I'm queuing this up in my aio-next and will push upstream after a few days
of soaking in linux-next.

		-ben

> Reviewed-by: Jeff Moyer <jmoyer@xxxxxxxxxx>
> 
> > ---
> >  fs/aio.c | 19 ++++++++++++-------
> >  1 file changed, 12 insertions(+), 7 deletions(-)
> >
> > diff --git a/fs/aio.c b/fs/aio.c
> > index f52d925ee259..3908480d7ccd 100644
> > --- a/fs/aio.c
> > +++ b/fs/aio.c
> > @@ -441,10 +441,9 @@ static int aio_migratepage(struct address_space *mapping, struct page *new,
> >  #endif
> >  };
> >  
> > -static int aio_setup_ring(struct kioctx *ctx)

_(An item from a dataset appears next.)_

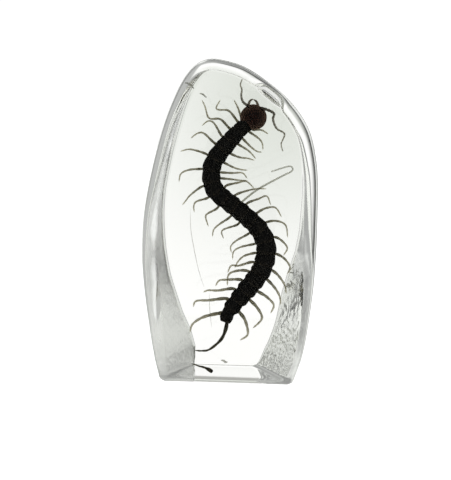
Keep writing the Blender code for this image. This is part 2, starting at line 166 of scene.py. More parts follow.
def face_outwards(bm):
    """Turns the faces of each closed part of a bmesh outwards."""
    bmesh.ops.recalc_face_normals(bm, faces=bm.faces)
    left = set(bm.faces)
    while left:
        part, reached = [], [left.pop()]
        while reached:
            face = reached.pop()
            part.append(face)
            for near in {other for edge in face.edges for other in edge.link_faces} & left:
                left.discard(near)
                reached.append(near)
        if sum(face.calc_center_median().dot(face.normal) * face.calc_area() for face in part) < 0:
            bmesh.ops.reverse_faces(bm, faces=part)


def finish_piece(name, bm, materials, replaced=(), slot=None):
    """Makes an object of a bmesh in millimetres, smooth, riding on the one body there is."""
    face_outwards(bm)
    if slot == "cuticle":
        bmesh.ops.translate(bm, vec=(0.0, 0.0, SPECIMEN_RISE), verts=bm.verts)
    bmesh.ops.scale(bm, vec=(MM, MM, MM), verts=bm.verts)
    mesh = bpy.data.meshes.new(name)
    bm.to_mesh(mesh)
    bm.free()
    mesh.shade_smooth()
    for material in materials:
        mesh.materials.append(material)
    piece = bpy.data.objects.new(name, mesh)
    bpy.context.scene.collection.objects.link(piece)
    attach(piece, "root")
    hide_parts(*replaced)
    return piece


def extrude_on(bm, edges):
    """Extrudes a loop of edges and gives the vertices and edges of the new loop."""
    new = bmesh.ops.extrude_edge_only(bm, edges=edges)["geom"]
    verts = [item for item in new if isinstance(item, bmesh.types.BMVert)]
    ends = set(verts)
    edges = [item for item in new if isinstance(item, bmesh.types.BMEdge) and set(item.verts) <= ends]
    return verts, edges


def tube(bm, rings, sides):
    """A closed tube: a circle extruded through rings, each a matrix that places a unit circle."""
    start = bmesh.ops.create_circle(bm, cap_ends=True, segments=sides, radius=1.0, matrix=rings[0])
    verts = start["verts"]
    edges = list({edge for vert in verts for edge in vert.link_edges})
    made = [verts]
    for before, after in zip(rings, rings[1:]):
        verts, edges = extrude_on(bm, edges)
        bmesh.ops.transform(bm, matrix=after @ before.inverted(), verts=verts)
        made.append(verts)
    bmesh.ops.edgeloop_fill(bm, edges=edges)
    return made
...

> > +static int aio_setup_ring(struct kioctx *ctx, unsigned int nr_events)
> >  {
> >  	struct aio_ring *ring;
> > -	unsigned nr_events = ctx->max_reqs;
> >  	struct mm_struct *mm = current->mm;
> >  	unsigned long size, unused;
> >  	int nr_pages;
> > @@ -707,6 +706,12 @@ static struct kioctx *ioctx_alloc(unsigned nr_events)
> >  	int err = -ENOMEM;
> >  
> >  	/*
> > +	 * Store the original nr_events -- what userspace passed to io_setup(),
> > +	 * for counting against the global limit -- before it changes.
> > +	 */
> > +	unsigned int max_reqs = nr_events;
> > +
> > +	/*
> >  	 * We keep track of the number of available ringbuffer slots, to prevent
> >  	 * overflow (reqs_available), and we also use percpu counters for this.
> >  	 *
> > @@ -724,14 +729,14 @@ static struct kioctx *ioctx_alloc(unsigned nr_events)

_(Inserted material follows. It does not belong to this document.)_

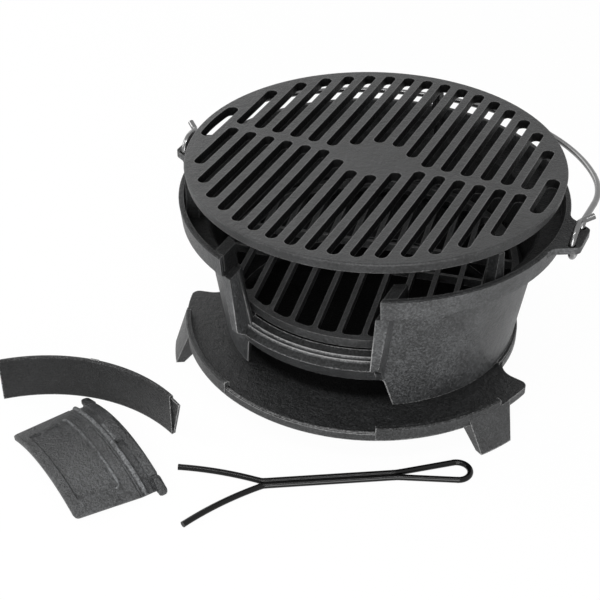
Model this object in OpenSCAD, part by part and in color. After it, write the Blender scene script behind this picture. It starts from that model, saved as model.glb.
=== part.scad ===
// Cast charcoal brazier with its loose door, coal guard, grates and lifting fork.
// Millimetres. Z is up, the floor is z = 0, the bowl's axis is x = y = 0.
// The ears point along X and the draft opening faces -Y.

/* [Cooking grate] */
// Outer radius of the cooking grate
grate_r = 166; // [150:0.5:180]
// Height of its top face above the floor
grate_top = 202.5; // [190:0.5:215]
// Plate thickness
grate_t = 9; // [5:0.5:14]
// Distance between slots
slot_pitch = 17.9; // [14:0.1:22]
// Slot width
slot_w = 10.5; // [6:0.1:13]
// Solid rim outside the slot ends
slot_rim = 9.2; // [4:0.1:12]
// Radius of the solid middle disc
hub_r = 28; // [15:0.5:45]
// Width of the solid band across the middle
band_w = 8; // [4:0.5:16]
// Half length of the outermost slots, between their end centres
outer_slot = 24.5; // [15:0.5:40]
// Depth of the dished middle
grate_dish = 1.6; // [0.2:0.1:3]

/* [Charcoal grate] */
// Outer radius
coal_r = 133; // [120:0.5:136]
// Height of its top face
coal_top = 103.5; // [95:0.5:110]
// Thickness
coal_t = 8; // [4:0.1:10]
// Distance between bars
bar_pitch = 21.3; // [12:0.1:30]
// Bar width
bar_w = 4.5; // [3:0.1:9]
// Turn of the bars against the cooking grate's slots
bar_turn = 10; // [0:1:90]
// Width of the outer ring
coal_ring = 6; // [4:0.5:12]
// Width of the two cross ribs
coal_rib_w = 3; // [2:0.1:8]
// Distance of the cross ribs from the middle
coal_rib_at = 18.5; // [8:0.5:60]

/* [Bowl] */
// Outer radius of the rim at its top
rim_r = 172; // [165:0.5:180]
// Height of the rim's top
rim_top = 171; // [160:0.5:185]
// Width of the rim's top face
rim_w = 4.5; // [3:0.1:9]
// Height of the rim band
rim_h = 18.5; // [12:0.5:26]
// Wall radius under the rim band
wall_r_top = 151; // [145:0.5:158]
// Wall thickness
wall_t = 5; // [3.5:0.1:8]
// Radius of the wall at its foot
foot_r = 134; // [128:0.5:138]

/* [Draft opening] */
// Half width of the opening at the rim
open_top_x = 70.7; // [60:0.5:85]
// Half width just under the rim band
open_mid_x = 65; // [55:0.5:80]
// Half width at the air gap's top
open_low_x = 54; // [50:0.5:75]
// Height of the notches that carry the door
notch_z = 148; // [140:0.5:156]
// Height of the sill's outer edge
sill_z = 83; // [76:0.5:92]
// Width of the frame beside the opening
jamb_w = 10; // [7:0.5:18]
// How far the frame stands out at its foot
jamb_r_low = 160; // [150:0.5:164]
// How far the frame stands out at the rim
jamb_r_top = 166; // [158:0.5:170]
// Half width of the air gap at the plate
gap_low_x = 70; // [50:0.5:80]
// Half width of the air gap at its top
gap_high_x = 64; // [45:0.5:75]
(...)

> >  		return ERR_PTR(-EINVAL);
> >  	}
> >  
> > -	if (!nr_events || (unsigned long)nr_events > (aio_max_nr * 2UL))
> > +	if (!nr_events || (unsigned long)max_reqs > aio_max_nr)

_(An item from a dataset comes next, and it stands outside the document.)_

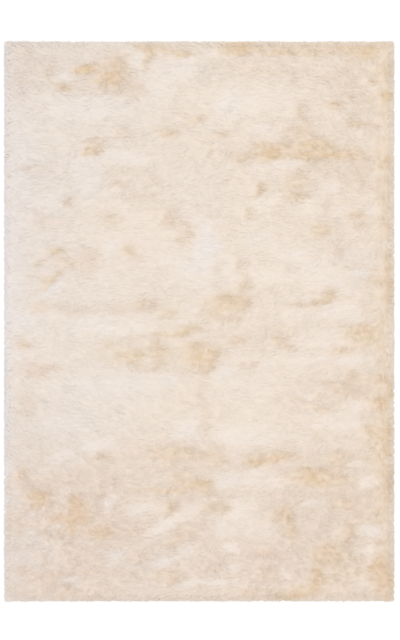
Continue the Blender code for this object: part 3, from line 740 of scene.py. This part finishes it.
def brushed_grids():
    """Grids of the pile's warmth, its share of rose, how lilac it is, and its flow's X and Y.

    Warmth sums the places' tones and a slow rise to the right and towards the lower end. It
    is mottled by noise, most where the pile parts, which frays the partings. Lilac grows to
    the left, with slow noise. The pile lies towards -X, wandering with slow noise. On a mat it
    follows the mat's long axis, and off a parting it falls to both sides. Where it lies
    inwards near the outline, it parts a little from the pile that hangs outwards.
    """
    x, y = np.meshgrid(*grid_lines(TONE_PITCH), indexing="ij")
    gold = SLOW_GOLD * np.clip(x / HALF_WIDTH, 0, 1) ** 3
    rose = SLOW_ROSE * eased(np.clip((LOW_START - y) / LOW_REACH, 0, 1))
    lilac = LILAC_MIDDLE - LILAC_RISE * x / HALF_WIDTH + layered(x, y, LILAC_DRIFT)
    pale, parted = 0.0, 0.0
    drift = layered(x, y, FLOW_DRIFT)
    flow_x, flow_y = -np.cos(drift), -np.sin(drift)
    for place, strength, off_axis in over_places(x, y):
        turn = math.radians(place.turn)
        axis_x, axis_y = -math.cos(turn), -math.sin(turn)
        if place.tone > 0:
            gold = gold + place.tone * (1 - place.tint) * strength
            rose = rose + place.tone * place.tint * strength
            parted = parted + strength
            push = PARTING_PUSH * place.tone * strength * np.tanh(PARTING_STEEP * off_axis)
            flow_x, flow_y = flow_x + push * axis_y, flow_y - push * axis_x
        else:
            pale = pale - place.tone * strength
            lilac = lilac + place.tint * strength
            flow_x = flow_x - place.tone * strength * axis_x
            flow_y = flow_y - place.tone * strength * axis_y
    out_x, out_y = way_out(x, y)
    inwards = -(flow_x * out_x + flow_y * out_y) / np.hypot(flow_x, flow_y)
    rim_parting = bell(inside(x, y) - RIM_PARTING_INSET, RIM_PARTING_WIDTH)
    gold = gold + RIM_PARTING_TONE * np.clip(inwards, 0, 1) * rim_parting
    grain = layered(x, y, GRAIN)
    warm = gold * (1 + grain) + rose * (1 + ROSE_GRAIN * grain) - pale * (1 - PALE_GRAIN * grain)
    warm = warm + layered(x, y, MOTTLING) * rising(OPEN_MOTTLING, parted)
    rosiness = np.clip(rose / np.maximum(gold + rose, LEAST_DEPTH), 0, 1)
    return warm, rosiness, np.clip(lilac, 0, 1), flow_x, flow_y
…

> >  		return ERR_PTR(-EAGAIN);
> >  
> >  	ctx = kmem_cache_zalloc(kioctx_cachep, GFP_KERNEL);
> >  	if (!ctx)
> >  		return ERR_PTR(-ENOMEM);
> >  
> > -	ctx->max_reqs = nr_events;
> > +	ctx->max_reqs = max_reqs;
> >  
> >  	spin_lock_init(&ctx->ctx_lock);
> >  	spin_lock_init(&ctx->completion_lock);
> > @@ -753,7 +758,7 @@ static struct kioctx *ioctx_alloc(unsigned nr_events)
> >  	if (!ctx->cpu)
> >  		goto err;
> >  
> > -	err = aio_setup_ring(ctx);
> > +	err = aio_setup_ring(ctx, nr_events);
> >  	if (err < 0)
> >  		goto err;
> >  
> > @@ -764,8 +769,8 @@ static struct kioctx *ioctx_alloc(unsigned nr_events)
> >  
> >  	/* limit the number of system wide aios */
> >  	spin_lock(&aio_nr_lock);
> > -	if (aio_nr + nr_events > (aio_max_nr * 2UL) ||
> > -	    aio_nr + nr_events < aio_nr) {
> > +	if (aio_nr + ctx->max_reqs > aio_max_nr ||
> > +	    aio_nr + ctx->max_reqs < aio_nr) {
> >  		spin_unlock(&aio_nr_lock);
> >  		err = -EAGAIN;
> >  		goto err_ctx;
> 

-- 
"Thought is the essence of where you are now."